• Provided data
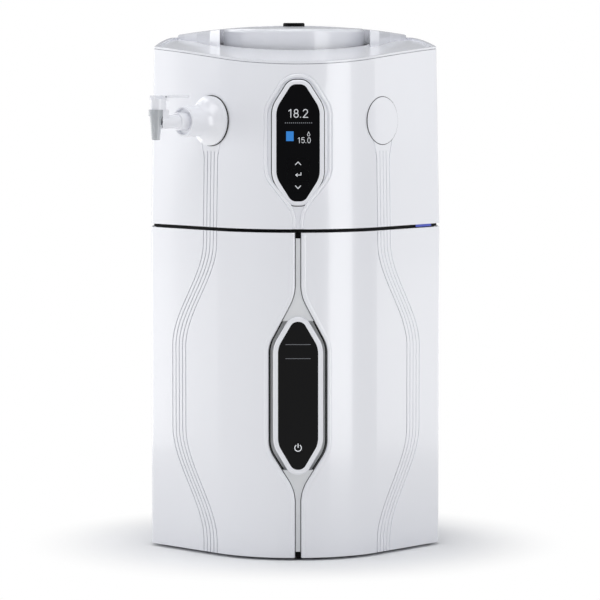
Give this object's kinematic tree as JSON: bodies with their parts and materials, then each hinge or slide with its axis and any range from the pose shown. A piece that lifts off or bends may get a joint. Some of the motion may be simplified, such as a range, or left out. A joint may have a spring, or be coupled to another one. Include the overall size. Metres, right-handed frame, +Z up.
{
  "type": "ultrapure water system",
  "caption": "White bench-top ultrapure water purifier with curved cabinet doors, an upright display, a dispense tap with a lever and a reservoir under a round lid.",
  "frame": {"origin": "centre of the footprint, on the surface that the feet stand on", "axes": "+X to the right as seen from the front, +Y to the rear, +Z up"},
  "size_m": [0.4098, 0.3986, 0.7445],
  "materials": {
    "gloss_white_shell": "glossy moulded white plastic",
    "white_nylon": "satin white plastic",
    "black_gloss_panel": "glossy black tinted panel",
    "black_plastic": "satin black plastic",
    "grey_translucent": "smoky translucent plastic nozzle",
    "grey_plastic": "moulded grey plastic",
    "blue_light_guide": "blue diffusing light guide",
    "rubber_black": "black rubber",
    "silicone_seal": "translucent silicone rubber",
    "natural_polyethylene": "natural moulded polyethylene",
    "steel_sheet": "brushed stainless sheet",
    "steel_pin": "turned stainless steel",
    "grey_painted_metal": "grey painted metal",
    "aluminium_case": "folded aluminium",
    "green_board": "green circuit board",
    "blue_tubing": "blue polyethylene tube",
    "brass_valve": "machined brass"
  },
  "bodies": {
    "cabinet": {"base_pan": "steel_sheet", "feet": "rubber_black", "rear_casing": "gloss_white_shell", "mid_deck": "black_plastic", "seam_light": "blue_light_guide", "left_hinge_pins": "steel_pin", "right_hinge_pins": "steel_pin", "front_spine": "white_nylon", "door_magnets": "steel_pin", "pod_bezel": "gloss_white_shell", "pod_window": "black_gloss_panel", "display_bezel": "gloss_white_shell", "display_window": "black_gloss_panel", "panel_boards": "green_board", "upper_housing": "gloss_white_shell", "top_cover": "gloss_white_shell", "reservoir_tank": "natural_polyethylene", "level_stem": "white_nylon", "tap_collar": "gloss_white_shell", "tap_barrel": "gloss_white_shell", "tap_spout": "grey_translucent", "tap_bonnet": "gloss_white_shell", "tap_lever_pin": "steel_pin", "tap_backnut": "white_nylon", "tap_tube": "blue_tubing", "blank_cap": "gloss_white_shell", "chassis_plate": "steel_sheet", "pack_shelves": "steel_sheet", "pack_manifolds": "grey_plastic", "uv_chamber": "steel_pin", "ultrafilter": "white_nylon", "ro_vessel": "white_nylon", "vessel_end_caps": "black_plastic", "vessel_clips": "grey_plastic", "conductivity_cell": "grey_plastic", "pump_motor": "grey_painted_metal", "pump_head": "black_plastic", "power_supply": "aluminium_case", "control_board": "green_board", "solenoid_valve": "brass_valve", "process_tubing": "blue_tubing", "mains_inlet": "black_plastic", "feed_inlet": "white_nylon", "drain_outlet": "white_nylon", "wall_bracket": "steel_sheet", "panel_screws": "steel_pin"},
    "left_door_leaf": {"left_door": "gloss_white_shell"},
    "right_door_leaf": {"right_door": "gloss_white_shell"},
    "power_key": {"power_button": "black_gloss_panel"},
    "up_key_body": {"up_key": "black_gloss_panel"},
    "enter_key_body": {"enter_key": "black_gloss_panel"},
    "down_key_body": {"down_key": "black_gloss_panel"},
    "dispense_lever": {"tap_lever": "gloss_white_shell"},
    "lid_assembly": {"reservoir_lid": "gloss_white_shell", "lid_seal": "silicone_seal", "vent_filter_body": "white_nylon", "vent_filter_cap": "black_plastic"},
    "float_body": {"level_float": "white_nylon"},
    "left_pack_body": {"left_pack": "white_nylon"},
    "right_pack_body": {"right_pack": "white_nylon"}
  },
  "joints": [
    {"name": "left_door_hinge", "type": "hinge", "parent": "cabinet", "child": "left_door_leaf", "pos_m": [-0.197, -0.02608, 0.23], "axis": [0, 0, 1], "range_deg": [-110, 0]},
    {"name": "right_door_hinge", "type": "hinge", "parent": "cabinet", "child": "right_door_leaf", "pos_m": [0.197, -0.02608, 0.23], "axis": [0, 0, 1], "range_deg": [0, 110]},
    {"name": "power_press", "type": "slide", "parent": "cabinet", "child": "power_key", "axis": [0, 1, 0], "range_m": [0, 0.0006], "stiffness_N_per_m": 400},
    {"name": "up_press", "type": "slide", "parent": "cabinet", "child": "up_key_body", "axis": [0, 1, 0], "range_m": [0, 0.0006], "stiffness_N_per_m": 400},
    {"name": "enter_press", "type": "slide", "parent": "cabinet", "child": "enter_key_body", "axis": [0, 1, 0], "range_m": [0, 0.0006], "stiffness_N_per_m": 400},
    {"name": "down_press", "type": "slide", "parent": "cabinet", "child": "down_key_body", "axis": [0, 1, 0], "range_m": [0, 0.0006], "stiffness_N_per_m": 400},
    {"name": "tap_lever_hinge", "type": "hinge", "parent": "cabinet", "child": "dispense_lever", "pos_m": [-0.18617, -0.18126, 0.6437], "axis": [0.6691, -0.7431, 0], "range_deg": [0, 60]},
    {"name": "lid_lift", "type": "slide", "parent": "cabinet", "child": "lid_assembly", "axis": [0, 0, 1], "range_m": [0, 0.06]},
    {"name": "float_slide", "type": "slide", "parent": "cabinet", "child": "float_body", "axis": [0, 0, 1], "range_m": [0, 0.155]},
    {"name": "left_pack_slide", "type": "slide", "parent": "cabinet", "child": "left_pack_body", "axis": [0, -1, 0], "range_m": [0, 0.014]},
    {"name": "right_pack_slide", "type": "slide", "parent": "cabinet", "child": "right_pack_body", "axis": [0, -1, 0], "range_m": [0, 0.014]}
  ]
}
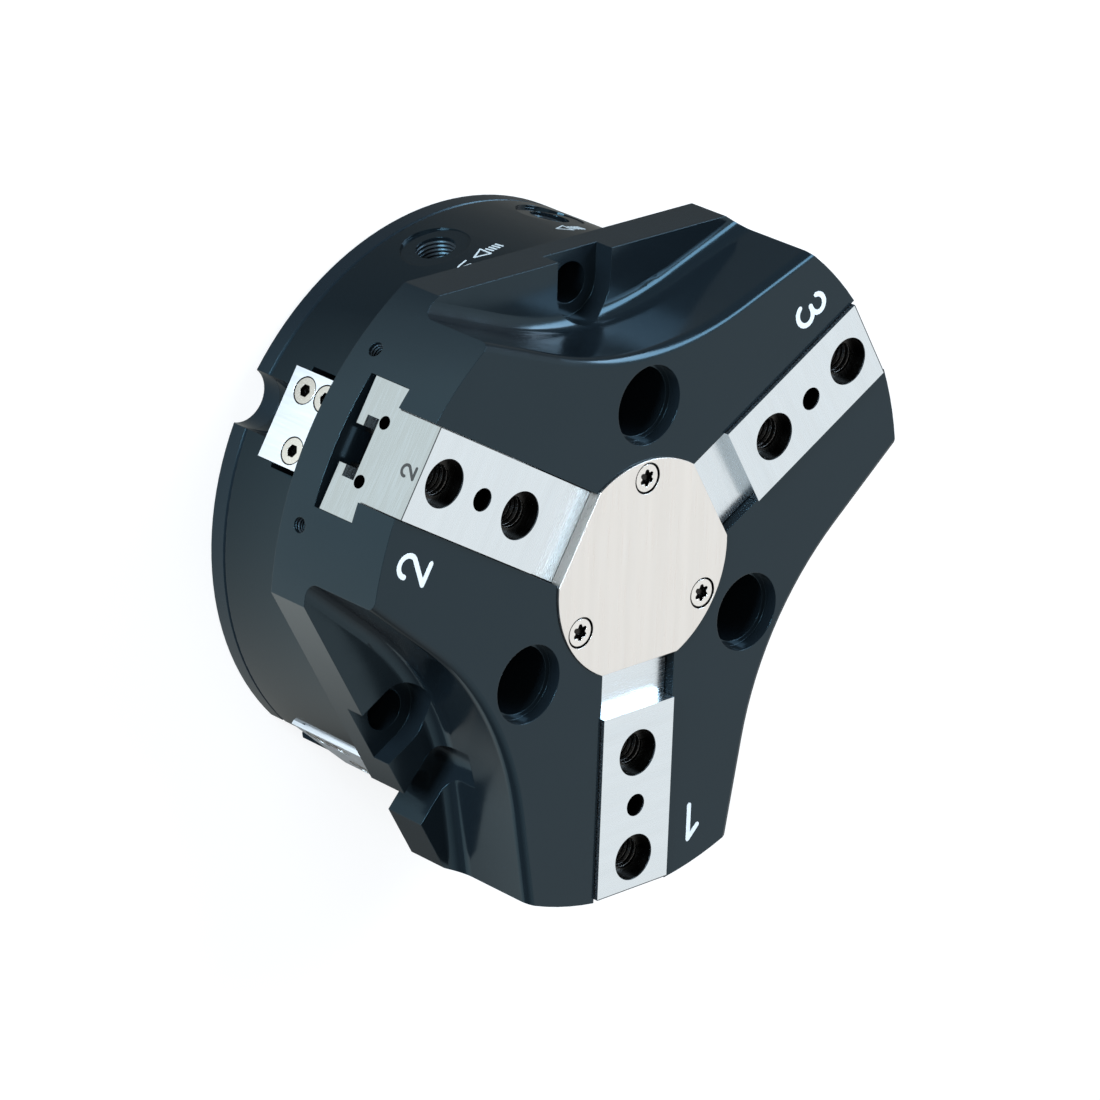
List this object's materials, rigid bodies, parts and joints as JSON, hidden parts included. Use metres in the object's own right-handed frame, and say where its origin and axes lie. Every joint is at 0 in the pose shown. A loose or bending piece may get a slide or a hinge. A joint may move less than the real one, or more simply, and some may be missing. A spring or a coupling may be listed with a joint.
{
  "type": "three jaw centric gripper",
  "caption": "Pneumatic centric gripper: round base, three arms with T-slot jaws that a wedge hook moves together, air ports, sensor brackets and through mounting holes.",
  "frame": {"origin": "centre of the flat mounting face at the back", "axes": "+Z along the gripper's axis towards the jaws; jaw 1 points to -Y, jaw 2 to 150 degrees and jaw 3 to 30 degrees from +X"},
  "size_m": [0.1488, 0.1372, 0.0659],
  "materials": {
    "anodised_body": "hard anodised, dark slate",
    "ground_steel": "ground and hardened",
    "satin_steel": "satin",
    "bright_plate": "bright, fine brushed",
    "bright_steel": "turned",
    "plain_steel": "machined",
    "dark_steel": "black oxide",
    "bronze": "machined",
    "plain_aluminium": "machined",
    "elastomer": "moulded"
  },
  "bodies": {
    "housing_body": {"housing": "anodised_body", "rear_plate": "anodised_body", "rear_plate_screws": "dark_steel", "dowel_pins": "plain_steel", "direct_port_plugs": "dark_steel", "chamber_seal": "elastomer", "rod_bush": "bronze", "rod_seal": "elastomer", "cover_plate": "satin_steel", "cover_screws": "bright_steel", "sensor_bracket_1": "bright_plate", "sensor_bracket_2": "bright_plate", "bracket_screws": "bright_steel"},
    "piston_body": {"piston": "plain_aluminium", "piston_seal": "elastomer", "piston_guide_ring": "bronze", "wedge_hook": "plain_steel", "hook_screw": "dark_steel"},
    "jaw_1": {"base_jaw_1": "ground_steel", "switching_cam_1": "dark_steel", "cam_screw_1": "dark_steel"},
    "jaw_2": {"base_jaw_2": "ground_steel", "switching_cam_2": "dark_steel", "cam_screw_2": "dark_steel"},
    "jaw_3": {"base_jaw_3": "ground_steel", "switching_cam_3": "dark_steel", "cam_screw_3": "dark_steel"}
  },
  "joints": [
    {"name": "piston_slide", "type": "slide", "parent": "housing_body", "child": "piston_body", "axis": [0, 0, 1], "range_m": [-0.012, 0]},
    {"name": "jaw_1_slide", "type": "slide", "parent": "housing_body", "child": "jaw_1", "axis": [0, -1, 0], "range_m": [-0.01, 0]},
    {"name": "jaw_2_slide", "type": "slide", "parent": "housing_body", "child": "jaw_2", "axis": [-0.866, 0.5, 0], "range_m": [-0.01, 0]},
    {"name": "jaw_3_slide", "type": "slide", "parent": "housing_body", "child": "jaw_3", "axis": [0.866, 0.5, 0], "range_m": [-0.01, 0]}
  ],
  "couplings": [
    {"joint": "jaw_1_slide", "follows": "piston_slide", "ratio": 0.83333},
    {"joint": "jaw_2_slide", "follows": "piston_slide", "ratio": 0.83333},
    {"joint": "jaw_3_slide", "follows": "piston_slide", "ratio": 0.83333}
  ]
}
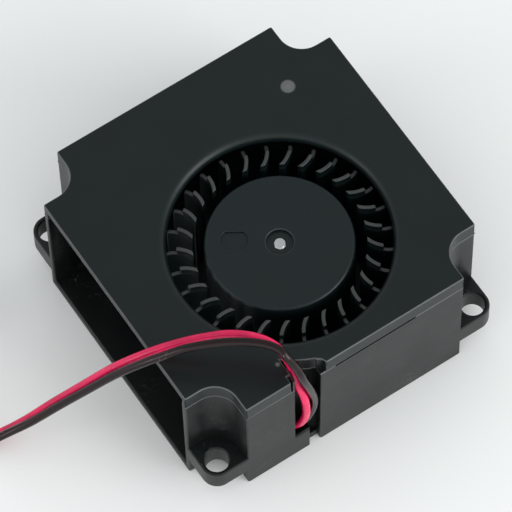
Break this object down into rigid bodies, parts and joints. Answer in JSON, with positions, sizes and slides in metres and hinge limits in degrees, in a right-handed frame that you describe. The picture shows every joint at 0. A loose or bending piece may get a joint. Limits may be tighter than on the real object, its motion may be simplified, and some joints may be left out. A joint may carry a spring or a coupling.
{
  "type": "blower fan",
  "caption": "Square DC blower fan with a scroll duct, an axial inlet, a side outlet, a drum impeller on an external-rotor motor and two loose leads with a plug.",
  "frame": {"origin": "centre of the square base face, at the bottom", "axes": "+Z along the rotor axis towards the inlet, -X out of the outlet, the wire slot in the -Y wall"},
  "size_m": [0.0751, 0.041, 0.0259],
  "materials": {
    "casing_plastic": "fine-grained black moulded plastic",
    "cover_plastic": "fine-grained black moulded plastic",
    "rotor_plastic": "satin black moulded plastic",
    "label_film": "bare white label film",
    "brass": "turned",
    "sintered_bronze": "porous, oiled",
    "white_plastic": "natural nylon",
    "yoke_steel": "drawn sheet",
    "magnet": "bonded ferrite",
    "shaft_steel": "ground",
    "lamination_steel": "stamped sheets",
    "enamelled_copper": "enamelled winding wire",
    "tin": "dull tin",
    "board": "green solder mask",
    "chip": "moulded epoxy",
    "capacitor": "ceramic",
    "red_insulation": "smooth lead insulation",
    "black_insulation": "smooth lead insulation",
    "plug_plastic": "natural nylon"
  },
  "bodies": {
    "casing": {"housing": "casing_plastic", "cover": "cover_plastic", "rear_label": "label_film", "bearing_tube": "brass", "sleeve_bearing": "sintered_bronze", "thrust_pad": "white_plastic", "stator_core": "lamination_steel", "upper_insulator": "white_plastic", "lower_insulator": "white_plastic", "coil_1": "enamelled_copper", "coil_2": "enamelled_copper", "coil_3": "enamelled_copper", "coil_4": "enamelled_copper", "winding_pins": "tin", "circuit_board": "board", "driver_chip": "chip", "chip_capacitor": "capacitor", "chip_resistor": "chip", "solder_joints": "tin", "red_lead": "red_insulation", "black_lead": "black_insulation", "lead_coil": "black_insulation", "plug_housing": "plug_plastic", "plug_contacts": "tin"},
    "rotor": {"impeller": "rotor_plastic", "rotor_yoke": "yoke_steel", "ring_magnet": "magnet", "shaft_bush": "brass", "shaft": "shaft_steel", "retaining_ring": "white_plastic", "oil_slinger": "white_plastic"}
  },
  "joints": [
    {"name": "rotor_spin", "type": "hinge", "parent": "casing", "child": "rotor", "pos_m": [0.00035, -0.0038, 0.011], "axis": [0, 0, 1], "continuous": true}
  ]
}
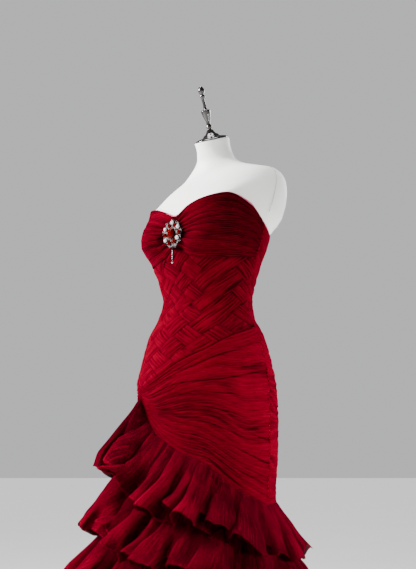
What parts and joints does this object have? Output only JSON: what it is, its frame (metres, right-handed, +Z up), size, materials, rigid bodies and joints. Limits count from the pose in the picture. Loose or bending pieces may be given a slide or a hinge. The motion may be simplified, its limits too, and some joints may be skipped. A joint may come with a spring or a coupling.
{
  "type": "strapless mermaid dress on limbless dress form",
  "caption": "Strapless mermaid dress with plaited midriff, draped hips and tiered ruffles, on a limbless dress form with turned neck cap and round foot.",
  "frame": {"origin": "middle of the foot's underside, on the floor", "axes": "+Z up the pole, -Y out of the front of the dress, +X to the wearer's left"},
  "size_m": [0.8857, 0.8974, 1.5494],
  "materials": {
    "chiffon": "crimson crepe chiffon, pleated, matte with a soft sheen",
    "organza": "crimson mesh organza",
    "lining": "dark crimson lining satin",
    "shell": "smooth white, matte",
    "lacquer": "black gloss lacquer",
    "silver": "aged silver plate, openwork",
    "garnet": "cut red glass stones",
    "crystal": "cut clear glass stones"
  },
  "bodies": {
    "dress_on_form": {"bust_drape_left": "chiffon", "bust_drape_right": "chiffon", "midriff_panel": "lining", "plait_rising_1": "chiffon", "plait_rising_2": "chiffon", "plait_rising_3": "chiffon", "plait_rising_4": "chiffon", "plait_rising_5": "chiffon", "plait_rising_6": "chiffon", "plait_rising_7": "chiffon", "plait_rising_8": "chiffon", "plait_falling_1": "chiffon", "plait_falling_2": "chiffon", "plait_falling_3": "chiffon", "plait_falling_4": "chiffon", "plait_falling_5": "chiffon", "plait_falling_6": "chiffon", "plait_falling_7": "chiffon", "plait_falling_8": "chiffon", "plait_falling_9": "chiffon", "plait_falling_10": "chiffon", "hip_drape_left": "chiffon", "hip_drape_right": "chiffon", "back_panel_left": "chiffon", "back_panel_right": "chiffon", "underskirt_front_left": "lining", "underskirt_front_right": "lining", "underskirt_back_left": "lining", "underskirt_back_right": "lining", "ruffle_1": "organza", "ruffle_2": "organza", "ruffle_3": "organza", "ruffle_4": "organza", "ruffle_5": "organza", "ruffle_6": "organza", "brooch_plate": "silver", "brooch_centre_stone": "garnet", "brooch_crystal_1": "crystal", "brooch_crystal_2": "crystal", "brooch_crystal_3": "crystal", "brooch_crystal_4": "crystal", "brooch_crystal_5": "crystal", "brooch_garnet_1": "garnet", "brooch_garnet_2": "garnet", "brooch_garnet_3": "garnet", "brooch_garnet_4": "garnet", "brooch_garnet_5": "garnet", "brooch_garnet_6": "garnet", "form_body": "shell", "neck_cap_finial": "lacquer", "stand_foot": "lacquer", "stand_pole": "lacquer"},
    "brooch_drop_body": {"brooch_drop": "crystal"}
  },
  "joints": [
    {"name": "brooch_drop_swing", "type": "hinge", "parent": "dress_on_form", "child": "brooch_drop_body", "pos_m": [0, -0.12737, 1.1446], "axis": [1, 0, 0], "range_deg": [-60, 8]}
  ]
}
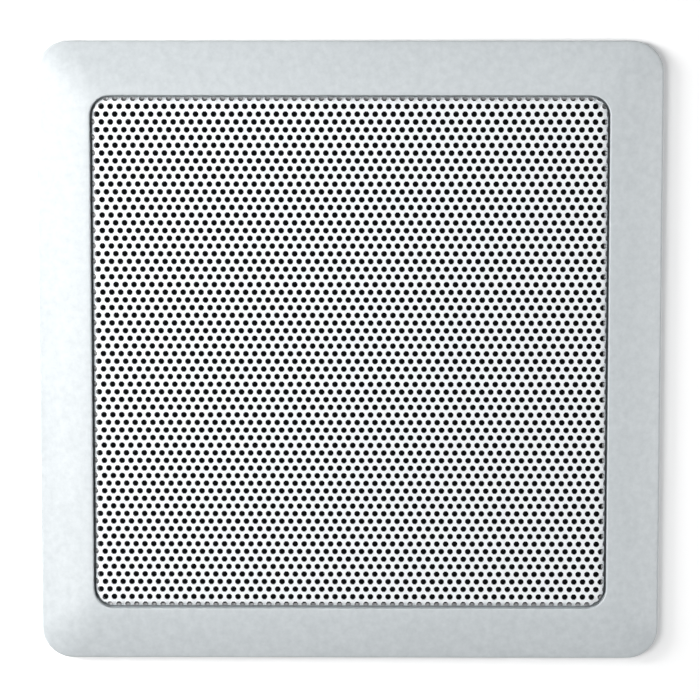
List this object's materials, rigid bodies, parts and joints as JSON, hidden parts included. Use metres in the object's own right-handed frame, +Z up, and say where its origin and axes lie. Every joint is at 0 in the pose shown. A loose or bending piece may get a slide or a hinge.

• Your objective
A line counts if it holds the word "where". How many lines of the entries count? Give the number only.

• The reply
2